Chapter 1 - First Break
I guess I should start with the fact that this was not the first time I broke my neck. When I was 17 and a junior in high school in St. Louis Missouri, we were running baseball drills in the second-floor wrestling practice room. Both the walls and the floor were tiled with that awful 2-inch-thick vinyl padding, which gives you just enough confidence to be a real dumb ass but not enough padding to save you from yourself. Falling directly in line with that, my friend Dan R. and I had drifted away from the baseball drills we were supposed to be doing and were doing that half ass wrestling where nobody really goes full out. At some point I found myself in a body lock with his arms around my hips lifting me up. That should’ve been it, that should’ve been game over, his win… But no, I had to try to get out of it and try to rotate. Problem was, I didn’t know what he was doing and he didn’t know what I was doing and I quickly ended up upside down with him dropping me back down to the ground. BANG! I landed on the back of my head with the rest of my body coming straight down, slamming my chin into my chest and folding me in half. The world went silent for a moment, followed by a loud ringing noise, which slowly faded to reveal the sound of my own labored breathing; thinking back, the sound was oddly similar to the sound in movies and TV they use right after a bomb goes off and the character can’t hear. I laid there, not knowing what to do, or even if I was actually hurt. I’d been hit in the head a fair number of times in my life, I was a fairly injury prone child, but I had always remained conscious. This time felt different, I felt like I might’ve lost a step, I couldn’t quite breathe, and the back of my neck felt like I had been in a car accident (something I have experienced as both passenger and driver an odd number of times).

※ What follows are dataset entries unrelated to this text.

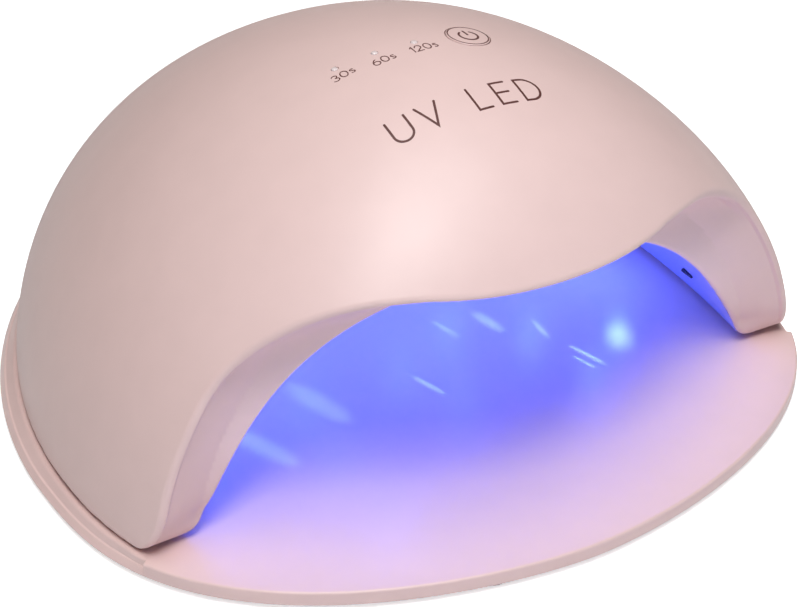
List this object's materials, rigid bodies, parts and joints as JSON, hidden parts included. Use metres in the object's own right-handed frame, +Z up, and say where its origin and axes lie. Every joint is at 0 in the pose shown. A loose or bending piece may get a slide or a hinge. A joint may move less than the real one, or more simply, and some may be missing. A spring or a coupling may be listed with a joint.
{
  "type": "uv led nail lamp",
  "caption": "Domed desktop lamp for curing gel nail polish: satin pink shell with a wavy hand opening, white LED-lined cavity, push button with timer indicators, and a lift-off flat tray.",
  "frame": {"origin": "centre of the tray's footprint, on the surface the lamp stands on", "axes": "+Z up; the hand opening faces -Y; +X is to the right for someone facing the opening's side from the front"},
  "size_m": [0.2146, 0.223, 0.105],
  "materials": {
    "shell_pink": "satin rose-pink moulding",
    "tray_pink": "satin rose-pink moulding, smoother than the shell",
    "lining_white": "semi-gloss white reflector",
    "strip_white": "white solder mask",
    "board_green": "green solder mask",
    "chip_black": "moulded epoxy",
    "connector_white": "natural nylon",
    "dark_window": "infrared-passing dark window",
    "inlet_black": "black moulded socket",
    "cable_black": "flexible insulation",
    "foot_rubber": "matt pink-grey rubber",
    "steel": "zinc plated",
    "magnet_nickel": "nickel plated",
    "clear_pipe": "clear light pipe",
    "led_lens": "clear dome lens"
  },
  "bodies": {
    "tray": {"base_tray": "tray_pink", "rubber_foot_1": "foot_rubber", "rubber_foot_2": "foot_rubber", "rubber_foot_3": "foot_rubber", "rubber_foot_4": "foot_rubber", "rubber_foot_5": "foot_rubber", "rubber_foot_6": "foot_rubber", "catch_plate_1": "steel", "catch_plate_2": "steel", "catch_plate_3": "steel", "catch_plate_4": "steel"},
    "lamp": {"outer_shell": "shell_pink", "reflector_lining": "lining_white", "bottom_cover": "shell_pink", "led_strip_front": "strip_white", "led_strip_middle": "strip_white", "led_strip_rear": "strip_white", "uv_led_1": "led_lens", "uv_led_2": "led_lens", "uv_led_3": "led_lens", "uv_led_4": "led_lens", "uv_led_5": "led_lens", "uv_led_6": "led_lens", "uv_led_7": "led_lens", "uv_led_8": "led_lens", "uv_led_9": "led_lens", "uv_led_10": "led_lens", "uv_led_11": "led_lens", "uv_led_12": "led_lens", "uv_led_13": "led_lens", "uv_led_14": "led_lens", "uv_led_15": "led_lens", "cover_screw_1": "steel", "cover_screw_2": "steel", "cover_screw_3": "steel", "cover_screw_4": "steel", "lamp_magnet_1": "magnet_nickel", "lamp_magnet_2": "magnet_nickel", "lamp_magnet_3": "magnet_nickel", "lamp_magnet_4": "magnet_nickel", "control_board": "board_green", "board_screw_1": "steel", "board_screw_2": "steel", "tact_switch": "chip_black", "processor_chip": "chip_black", "power_capacitor": "steel", "lead_connector": "connector_white", "indicator_led_1": "led_lens", "indicator_led_2": "led_lens", "indicator_led_3": "led_lens", "indicator_pipe_1": "clear_pipe", "indicator_pipe_2": "clear_pipe", "indicator_pipe_3": "clear_pipe", "sensor_window": "dark_window", "sensor_module": "chip_black", "power_inlet": "inlet_black", "power_lead": "cable_black", "sensor_lead": "cable_black"},
    "power_button": {"power_button": "shell_pink"}
  },
  "joints": [
    {"name": "lamp_lift", "type": "slide", "parent": "tray", "child": "lamp", "axis": [0, 0, 1], "range_m": [0, 0.06]},
    {"name": "button_press", "type": "slide", "parent": "lamp", "child": "power_button", "axis": [-0.1831, 0.0113, -0.983], "range_m": [0, 0.0006], "stiffness_N_per_m": 1500}
  ]
}
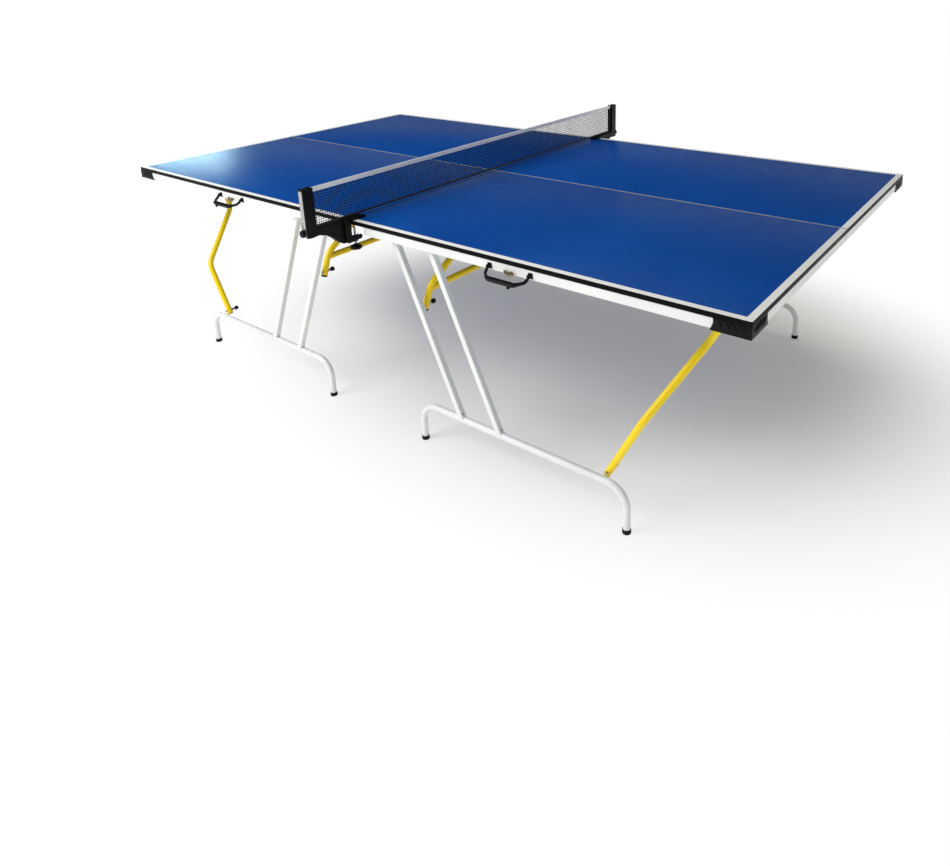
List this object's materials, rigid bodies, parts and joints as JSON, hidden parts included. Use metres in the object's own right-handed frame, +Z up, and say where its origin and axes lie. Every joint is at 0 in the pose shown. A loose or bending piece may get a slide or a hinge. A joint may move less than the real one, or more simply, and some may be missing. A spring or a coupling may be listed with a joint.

So, there I was, laying on those gross gray mats, with my teammates standing around trying to figure out what we were going to do. We couldn’t just go to the coach and say, “hey we were just fucking around and maaayyybe just broke Kenji’s neck???” Given that you had to take your shoes off to enter the wrestling room, and just outside of the room was the staircase down to the main gym floor, we thought, maybe we can drag my body down the stairs, stage the scene, and tell the coach someone was throwing me my shoe and I fell down the stairs? Over the course of freaking out and debating what to do, my hearing had come back, I was able to breathe again, and I seem to be able to move okay. I decided to gingerly walk down to the coach’s office and own up to what happened, but to try to leave Dan out of the story somehow. Well, after telling him what happened, being a responsible adult, coach Craig Sucher recognized the fact that I could have a spinal cord injury and brought me to the small nurse’s office, just off of the main gym. After hearing what happened and how I came down, the nurse called the paramedics; better safe than sorry.
The paramedics arrived and put my neck in a C collar as they examined me and asked me questions. They basically thought there was no chance I broke my neck; I would only be speculating as to how they came to that conclusion but I assume it was the fact that I had no obvious neurologic symptoms. But, just to be safe, they put me on the backboard, up on to the stretcher and out to the ambulance as groups of kids leaving school and heading into the parking lot watched on in curiosity.